**Working data:**
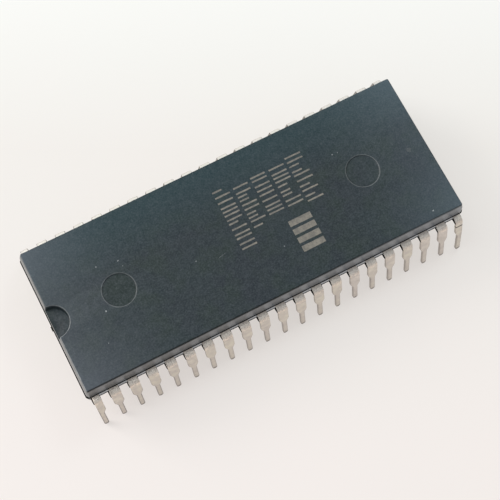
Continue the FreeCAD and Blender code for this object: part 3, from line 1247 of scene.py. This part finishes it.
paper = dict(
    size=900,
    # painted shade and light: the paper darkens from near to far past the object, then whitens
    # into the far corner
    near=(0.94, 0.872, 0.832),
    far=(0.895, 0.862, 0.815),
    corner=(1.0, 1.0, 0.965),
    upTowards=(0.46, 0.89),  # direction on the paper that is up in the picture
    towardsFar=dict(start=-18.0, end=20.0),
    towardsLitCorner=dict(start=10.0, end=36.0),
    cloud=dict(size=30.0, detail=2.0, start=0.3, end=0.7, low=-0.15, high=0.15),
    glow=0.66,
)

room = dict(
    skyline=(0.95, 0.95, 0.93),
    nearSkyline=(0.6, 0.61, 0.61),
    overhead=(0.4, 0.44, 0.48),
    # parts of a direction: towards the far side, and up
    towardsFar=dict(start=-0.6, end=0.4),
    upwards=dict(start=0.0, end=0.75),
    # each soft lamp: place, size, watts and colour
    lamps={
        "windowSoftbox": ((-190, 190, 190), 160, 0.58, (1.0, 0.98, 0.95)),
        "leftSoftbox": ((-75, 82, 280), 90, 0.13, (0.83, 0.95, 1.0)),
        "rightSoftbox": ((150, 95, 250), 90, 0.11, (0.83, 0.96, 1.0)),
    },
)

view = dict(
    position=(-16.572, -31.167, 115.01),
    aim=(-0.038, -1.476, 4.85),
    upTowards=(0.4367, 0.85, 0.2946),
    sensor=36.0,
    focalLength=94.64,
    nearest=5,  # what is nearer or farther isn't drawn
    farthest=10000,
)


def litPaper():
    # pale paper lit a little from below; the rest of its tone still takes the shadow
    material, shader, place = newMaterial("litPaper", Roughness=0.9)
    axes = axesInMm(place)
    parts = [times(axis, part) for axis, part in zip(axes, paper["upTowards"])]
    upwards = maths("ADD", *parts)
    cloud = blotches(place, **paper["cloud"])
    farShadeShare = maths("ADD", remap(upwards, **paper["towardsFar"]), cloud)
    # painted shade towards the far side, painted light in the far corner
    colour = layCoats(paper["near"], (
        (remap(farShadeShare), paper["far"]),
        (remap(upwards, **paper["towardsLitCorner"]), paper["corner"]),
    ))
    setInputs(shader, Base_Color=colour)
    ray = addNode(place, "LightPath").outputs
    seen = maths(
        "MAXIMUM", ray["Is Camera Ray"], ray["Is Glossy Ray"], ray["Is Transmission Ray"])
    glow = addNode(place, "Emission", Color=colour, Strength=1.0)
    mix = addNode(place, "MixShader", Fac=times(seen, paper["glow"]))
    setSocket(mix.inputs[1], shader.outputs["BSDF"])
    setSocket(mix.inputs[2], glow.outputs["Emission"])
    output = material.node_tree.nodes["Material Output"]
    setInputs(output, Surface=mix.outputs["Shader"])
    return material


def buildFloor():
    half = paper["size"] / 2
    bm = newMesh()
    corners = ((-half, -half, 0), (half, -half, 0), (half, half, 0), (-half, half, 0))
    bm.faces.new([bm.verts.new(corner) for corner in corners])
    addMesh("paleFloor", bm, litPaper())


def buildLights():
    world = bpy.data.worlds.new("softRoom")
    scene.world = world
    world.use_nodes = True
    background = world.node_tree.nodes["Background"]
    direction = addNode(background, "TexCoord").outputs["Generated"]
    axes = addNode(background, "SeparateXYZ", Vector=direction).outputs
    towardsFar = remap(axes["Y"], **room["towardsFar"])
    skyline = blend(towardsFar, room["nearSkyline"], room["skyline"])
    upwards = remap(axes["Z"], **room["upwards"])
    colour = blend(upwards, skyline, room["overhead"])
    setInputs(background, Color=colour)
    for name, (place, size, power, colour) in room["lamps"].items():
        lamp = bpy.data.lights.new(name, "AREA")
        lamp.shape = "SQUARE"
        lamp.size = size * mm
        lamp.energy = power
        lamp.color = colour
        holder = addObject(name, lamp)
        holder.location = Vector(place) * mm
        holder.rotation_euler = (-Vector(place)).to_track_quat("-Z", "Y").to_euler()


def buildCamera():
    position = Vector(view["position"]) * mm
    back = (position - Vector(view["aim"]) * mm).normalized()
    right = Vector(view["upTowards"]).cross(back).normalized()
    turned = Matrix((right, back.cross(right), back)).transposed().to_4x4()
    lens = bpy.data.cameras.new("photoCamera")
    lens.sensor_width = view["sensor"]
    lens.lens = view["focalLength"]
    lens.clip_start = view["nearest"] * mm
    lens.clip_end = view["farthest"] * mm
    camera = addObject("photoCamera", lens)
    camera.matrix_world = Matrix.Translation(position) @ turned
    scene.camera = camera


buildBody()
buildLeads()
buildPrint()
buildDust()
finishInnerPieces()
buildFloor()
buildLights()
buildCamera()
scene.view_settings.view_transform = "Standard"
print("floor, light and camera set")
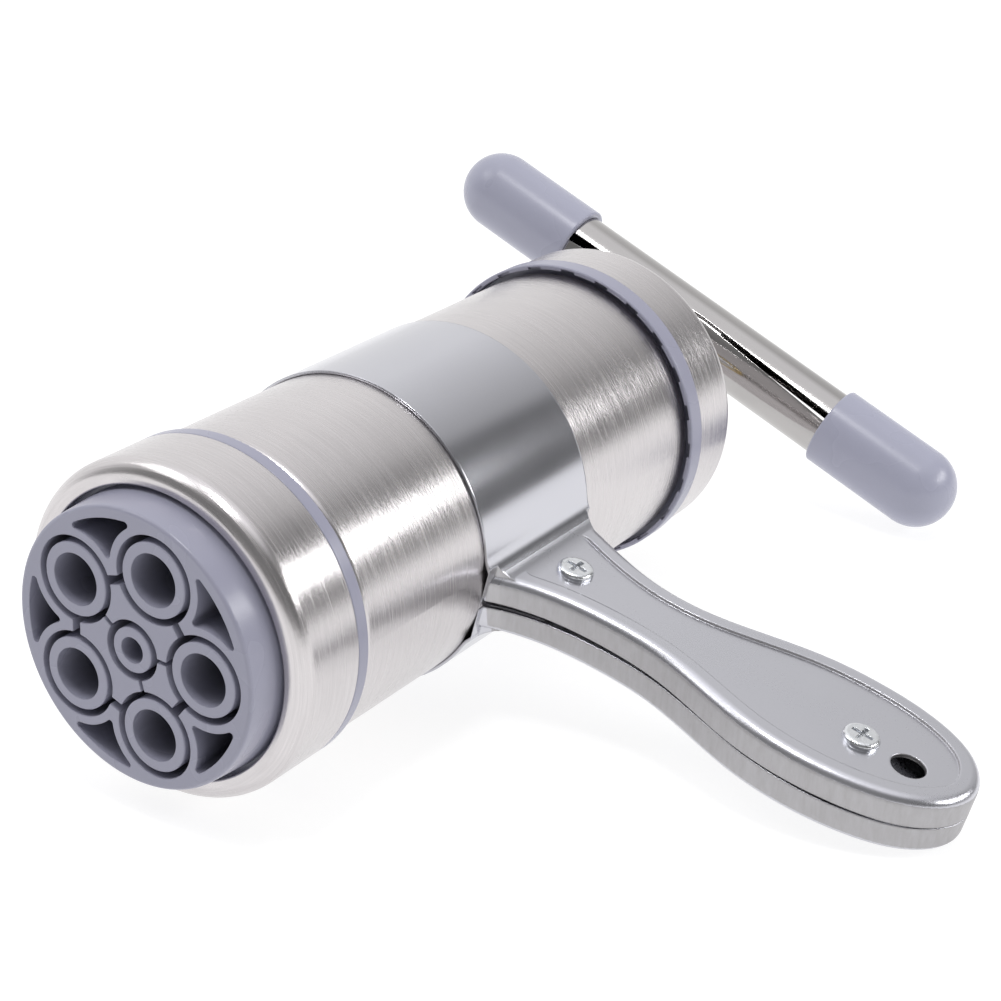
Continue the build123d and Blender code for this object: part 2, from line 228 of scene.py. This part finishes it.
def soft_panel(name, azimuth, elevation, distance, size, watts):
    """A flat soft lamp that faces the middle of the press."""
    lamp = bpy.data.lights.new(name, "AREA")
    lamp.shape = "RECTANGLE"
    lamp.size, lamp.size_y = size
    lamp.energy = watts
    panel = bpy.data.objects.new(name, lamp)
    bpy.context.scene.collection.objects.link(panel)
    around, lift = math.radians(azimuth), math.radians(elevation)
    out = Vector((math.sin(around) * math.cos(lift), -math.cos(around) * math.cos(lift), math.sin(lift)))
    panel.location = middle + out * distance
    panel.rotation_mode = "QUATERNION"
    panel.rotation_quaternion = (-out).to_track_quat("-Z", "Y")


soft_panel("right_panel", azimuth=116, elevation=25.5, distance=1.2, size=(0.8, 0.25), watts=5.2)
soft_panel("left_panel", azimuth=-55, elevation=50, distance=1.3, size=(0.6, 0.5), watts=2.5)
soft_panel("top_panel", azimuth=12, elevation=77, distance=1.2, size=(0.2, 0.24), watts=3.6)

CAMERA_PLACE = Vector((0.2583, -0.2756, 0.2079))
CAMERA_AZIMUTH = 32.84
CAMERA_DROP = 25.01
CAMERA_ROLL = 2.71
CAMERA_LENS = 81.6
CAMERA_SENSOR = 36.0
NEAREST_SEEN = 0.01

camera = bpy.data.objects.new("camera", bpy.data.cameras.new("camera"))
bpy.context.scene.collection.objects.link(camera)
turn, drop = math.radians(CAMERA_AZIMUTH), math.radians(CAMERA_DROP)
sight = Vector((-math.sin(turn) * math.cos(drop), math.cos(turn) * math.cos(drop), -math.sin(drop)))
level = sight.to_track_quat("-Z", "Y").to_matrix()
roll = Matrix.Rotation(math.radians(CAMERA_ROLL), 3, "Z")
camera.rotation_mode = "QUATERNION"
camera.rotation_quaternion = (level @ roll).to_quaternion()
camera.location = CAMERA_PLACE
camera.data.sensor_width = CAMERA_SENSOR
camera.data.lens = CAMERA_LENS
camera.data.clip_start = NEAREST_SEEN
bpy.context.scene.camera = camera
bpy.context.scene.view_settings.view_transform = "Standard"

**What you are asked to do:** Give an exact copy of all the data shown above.

**The solution:**
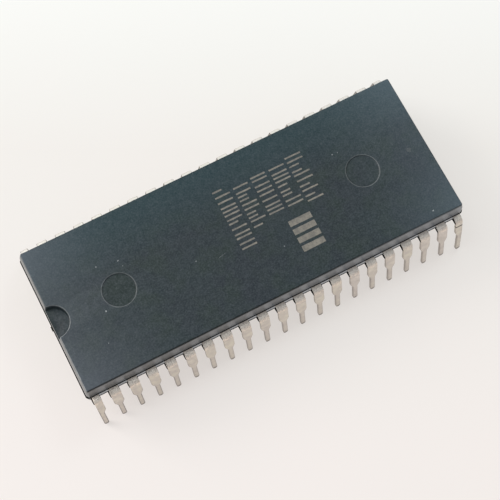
Continue the FreeCAD and Blender code for this object: part 3, from line 1247 of scene.py. This part finishes it.
paper = dict(
    size=900,
    # painted shade and light: the paper darkens from near to far past the object, then whitens
    # into the far corner
    near=(0.94, 0.872, 0.832),
    far=(0.895, 0.862, 0.815),
    corner=(1.0, 1.0, 0.965),
    upTowards=(0.46, 0.89),  # direction on the paper that is up in the picture
    towardsFar=dict(start=-18.0, end=20.0),
    towardsLitCorner=dict(start=10.0, end=36.0),
    cloud=dict(size=30.0, detail=2.0, start=0.3, end=0.7, low=-0.15, high=0.15),
    glow=0.66,
)

room = dict(
    skyline=(0.95, 0.95, 0.93),
    nearSkyline=(0.6, 0.61, 0.61),
    overhead=(0.4, 0.44, 0.48),
    # parts of a direction: towards the far side, and up
    towardsFar=dict(start=-0.6, end=0.4),
    upwards=dict(start=0.0, end=0.75),
    # each soft lamp: place, size, watts and colour
    lamps={
        "windowSoftbox": ((-190, 190, 190), 160, 0.58, (1.0, 0.98, 0.95)),
        "leftSoftbox": ((-75, 82, 280), 90, 0.13, (0.83, 0.95, 1.0)),
        "rightSoftbox": ((150, 95, 250), 90, 0.11, (0.83, 0.96, 1.0)),
    },
)

view = dict(
    position=(-16.572, -31.167, 115.01),
    aim=(-0.038, -1.476, 4.85),
    upTowards=(0.4367, 0.85, 0.2946),
    sensor=36.0,
    focalLength=94.64,
    nearest=5,  # what is nearer or farther isn't drawn
    farthest=10000,
)


def litPaper():
    # pale paper lit a little from below; the rest of its tone still takes the shadow
    material, shader, place = newMaterial("litPaper", Roughness=0.9)
    axes = axesInMm(place)
    parts = [times(axis, part) for axis, part in zip(axes, paper["upTowards"])]
    upwards = maths("ADD", *parts)
    cloud = blotches(place, **paper["cloud"])
    farShadeShare = maths("ADD", remap(upwards, **paper["towardsFar"]), cloud)
    # painted shade towards the far side, painted light in the far corner
    colour = layCoats(paper["near"], (
        (remap(farShadeShare), paper["far"]),
        (remap(upwards, **paper["towardsLitCorner"]), paper["corner"]),
    ))
    setInputs(shader, Base_Color=colour)
    ray = addNode(place, "LightPath").outputs
    seen = maths(
        "MAXIMUM", ray["Is Camera Ray"], ray["Is Glossy Ray"], ray["Is Transmission Ray"])
    glow = addNode(place, "Emission", Color=colour, Strength=1.0)
    mix = addNode(place, "MixShader", Fac=times(seen, paper["glow"]))
    setSocket(mix.inputs[1], shader.outputs["BSDF"])
    setSocket(mix.inputs[2], glow.outputs["Emission"])
    output = material.node_tree.nodes["Material Output"]
    setInputs(output, Surface=mix.outputs["Shader"])
    return material


def buildFloor():
    half = paper["size"] / 2
    bm = newMesh()
    corners = ((-half, -half, 0), (half, -half, 0), (half, half, 0), (-half, half, 0))
    bm.faces.new([bm.verts.new(corner) for corner in corners])
    addMesh("paleFloor", bm, litPaper())


def buildLights():
    world = bpy.data.worlds.new("softRoom")
    scene.world = world
    world.use_nodes = True
    background = world.node_tree.nodes["Background"]
    direction = addNode(background, "TexCoord").outputs["Generated"]
    axes = addNode(background, "SeparateXYZ", Vector=direction).outputs
    towardsFar = remap(axes["Y"], **room["towardsFar"])
    skyline = blend(towardsFar, room["nearSkyline"], room["skyline"])
    upwards = remap(axes["Z"], **room["upwards"])
    colour = blend(upwards, skyline, room["overhead"])
    setInputs(background, Color=colour)
    for name, (place, size, power, colour) in room["lamps"].items():
        lamp = bpy.data.lights.new(name, "AREA")
        lamp.shape = "SQUARE"
        lamp.size = size * mm
        lamp.energy = power
        lamp.color = colour
        holder = addObject(name, lamp)
        holder.location = Vector(place) * mm
        holder.rotation_euler = (-Vector(place)).to_track_quat("-Z", "Y").to_euler()


def buildCamera():
    position = Vector(view["position"]) * mm
    back = (position - Vector(view["aim"]) * mm).normalized()
    right = Vector(view["upTowards"]).cross(back).normalized()
    turned = Matrix((right, back.cross(right), back)).transposed().to_4x4()
    lens = bpy.data.cameras.new("photoCamera")
    lens.sensor_width = view["sensor"]
    lens.lens = view["focalLength"]
    lens.clip_start = view["nearest"] * mm
    lens.clip_end = view["farthest"] * mm
    camera = addObject("photoCamera", lens)
    camera.matrix_world = Matrix.Translation(position) @ turned
    scene.camera = camera


buildBody()
buildLeads()
buildPrint()
buildDust()
finishInnerPieces()
buildFloor()
buildLights()
buildCamera()
scene.view_settings.view_transform = "Standard"
print("floor, light and camera set")
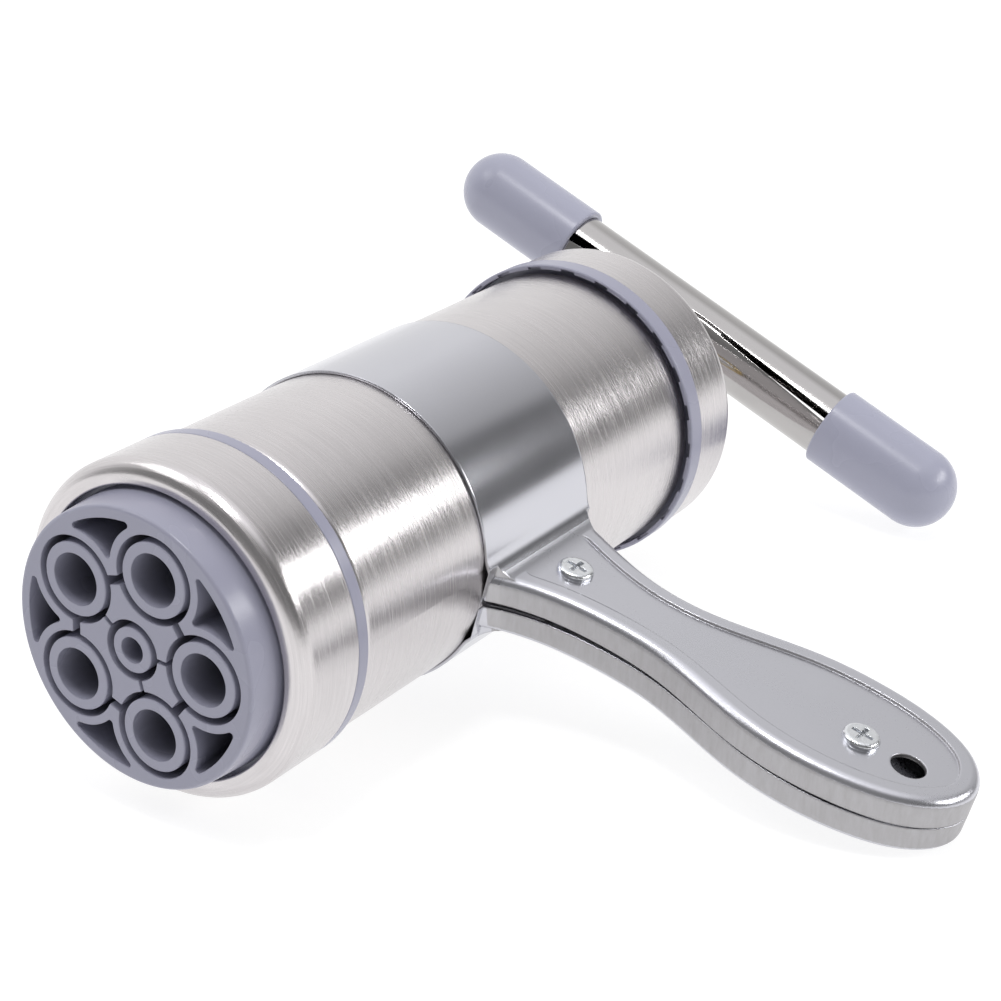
Continue the build123d and Blender code for this object: part 2, from line 228 of scene.py. This part finishes it.
def soft_panel(name, azimuth, elevation, distance, size, watts):
    """A flat soft lamp that faces the middle of the press."""
    lamp = bpy.data.lights.new(name, "AREA")
    lamp.shape = "RECTANGLE"
    lamp.size, lamp.size_y = size
    lamp.energy = watts
    panel = bpy.data.objects.new(name, lamp)
    bpy.context.scene.collection.objects.link(panel)
    around, lift = math.radians(azimuth), math.radians(elevation)
    out = Vector((math.sin(around) * math.cos(lift), -math.cos(around) * math.cos(lift), math.sin(lift)))
    panel.location = middle + out * distance
    panel.rotation_mode = "QUATERNION"
    panel.rotation_quaternion = (-out).to_track_quat("-Z", "Y")


soft_panel("right_panel", azimuth=116, elevation=25.5, distance=1.2, size=(0.8, 0.25), watts=5.2)
soft_panel("left_panel", azimuth=-55, elevation=50, distance=1.3, size=(0.6, 0.5), watts=2.5)
soft_panel("top_panel", azimuth=12, elevation=77, distance=1.2, size=(0.2, 0.24), watts=3.6)

CAMERA_PLACE = Vector((0.2583, -0.2756, 0.2079))
CAMERA_AZIMUTH = 32.84
CAMERA_DROP = 25.01
CAMERA_ROLL = 2.71
CAMERA_LENS = 81.6
CAMERA_SENSOR = 36.0
NEAREST_SEEN = 0.01

camera = bpy.data.objects.new("camera", bpy.data.cameras.new("camera"))
bpy.context.scene.collection.objects.link(camera)
turn, drop = math.radians(CAMERA_AZIMUTH), math.radians(CAMERA_DROP)
sight = Vector((-math.sin(turn) * math.cos(drop), math.cos(turn) * math.cos(drop), -math.sin(drop)))
level = sight.to_track_quat("-Z", "Y").to_matrix()
roll = Matrix.Rotation(math.radians(CAMERA_ROLL), 3, "Z")
camera.rotation_mode = "QUATERNION"
camera.rotation_quaternion = (level @ roll).to_quaternion()
camera.location = CAMERA_PLACE
camera.data.sensor_width = CAMERA_SENSOR
camera.data.lens = CAMERA_LENS
camera.data.clip_start = NEAREST_SEEN
bpy.context.scene.camera = camera
bpy.context.scene.view_settings.view_transform = "Standard"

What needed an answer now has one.